Here'€™s how we would set up the DAG:

  1. Install the necessary packages: You'll need to install Apache Airflow and any other necessary packages, such as psycopg2, for working with PostgreSQL.

  2. Define DAGs: Define the DAG and set up its properties such as DAG id, schedule interval, start date, and more.

  3. Define Tasks: Define the two tasks for the data transfer job, i.e., extracting data from MySQL and loading it into PostgreSQL.

  4. Define Dependencies: Set up dependencies between tasks to ensure the right task is executed at the right time.

  5. Run the DAG: Finally, initiate the DAG, and monitor the progress from the Airflow UI.

Here's what the DAG definition could look like in Python code:

from airflow import DAG
from airflow.operators.python_operator import PythonOperator
from airflow.providers.postgres.operators.postgres import PostgresOperator
from datetime import datetime, timedelta
import psycopg2
import mysql.connector

# Default arguments
default_args = {
    'owner': 'airflow',
    'depends_on_past': False,
    'start_date': datetime(2022, 1, 1),
    'retries': 1,
    'retry_delay': timedelta(minutes=5)
}

# DAG definition
dag = DAG(
    'mysql_to_postgres',
    default_args=default_args,
    description='Transfer data from MySQL to PostgreSQL',
    schedule_interval=timedelta(days=1)
)

# Define tasks
def extract_mysql():
    # MySQL connection
    mysql_conn = mysql.connector.connect(
        user='mysql_user',
        password='mysql_password',
        host='mysql_host',
        database='mysql_database'
    )

    # Create cursor
    cursor = mysql_conn.cursor()

    # Execute the SELECT statement
    cursor.execute('SELECT * FROM table_name')

    # Fetch data from the result set
    data = cursor.fetchall()

    # Close the cursor and MySQL connection
    cursor.close()
    mysql_conn.close()

    return data

mysql_task = PythonOperator(
    task_id='extract_data_from_mysql',
    python_callable=extract_mysql,
    dag=dag
)

def load_postgres(**kwargs):
    # retrieve data from upstream task
    data = kwargs['ti'].xcom_pull(task_ids='extract_data_from_mysql')

    # PostgreSQL connection
    postgres_conn = psycopg2.connect(
        host='postgres_host',
        database='postgres_database',
        user='postgres_user',
        password='postgres_password'
    )

    # Create cursor
    cursor = postgres_conn.cursor()

    # Execute the INSERT statement
    cursor.executemany('INSERT INTO table_name VALUES (?, ?, ?, ...)', data)

    # Commit the changes and close the cursor and PostgreSQL connection
    postgres_conn.commit()
    cursor.close()
    postgres_conn.close()

postgres_task = PythonOperator(
    task_id='load_data_to_postgres',
    python_callable=load_postgres,
    provide_context=True,
    dag=dag
)

# Define dependencies
mysql_task >> postgres_task

Apache Airflow Components

Let's go through some of the essential components of Apache Airflow.

Connections

Connections store the credentials necessary to connect to external resources such as databases, APIs, and file systems.

from airflow.hooks.base_hook import BaseHook

mysql_hook = BaseHook.get_connection('mysql_conn_id')
mysql_conn = MySQLdb.connect(
    user=mysql_hook.login,
    password=mysql_hook.password,
    host=mysql_hook.host,
    port=mysql_hook.port,
    database=mysql_hook.schema
)

Hooks

Hooks allow developers to interact with external services like databases and APIs.

from airflow.providers.postgres.hooks.postgres import PostgresHook

postgres_hook = PostgresHook(postgres_conn_id='postgres_conn_id')
postgres_conn = postgres_hook.get_conn()

Operators

Operators are the building blocks of Apache Airflow workflows, defining how to perform specific tasks.

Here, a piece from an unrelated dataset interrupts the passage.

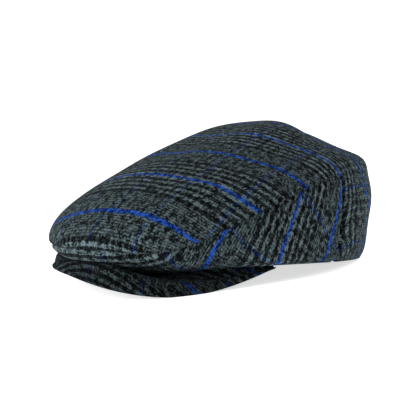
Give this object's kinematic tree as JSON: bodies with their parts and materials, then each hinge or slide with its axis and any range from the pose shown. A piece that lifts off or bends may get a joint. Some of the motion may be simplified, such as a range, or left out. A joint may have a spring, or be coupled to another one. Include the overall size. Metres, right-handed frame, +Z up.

Apache Airflow has many built-in operators, such as BashOperator, PythonOperator, and PostgresOperator.

from airflow.providers.postgres.operators.postgres import PostgresOperator

postgres_task = PostgresOperator(
    task_id='name_of_task',
    sql='SELECT * FROM table_name',
    postgres_conn_id='postgres_conn_id',
    autocommit=True,
    dag=dag
)

Conclusion

This article covers using Apache Airflow to create and manage data pipelines. We have explained how to set up a simple data pipeline and covered some of the essential components of the Apache Airflow platform. With more complex examples and leveraging its extensive library of operators and hooks, you can create and manage data pipelines to handle even the most comprehensive data processing needs.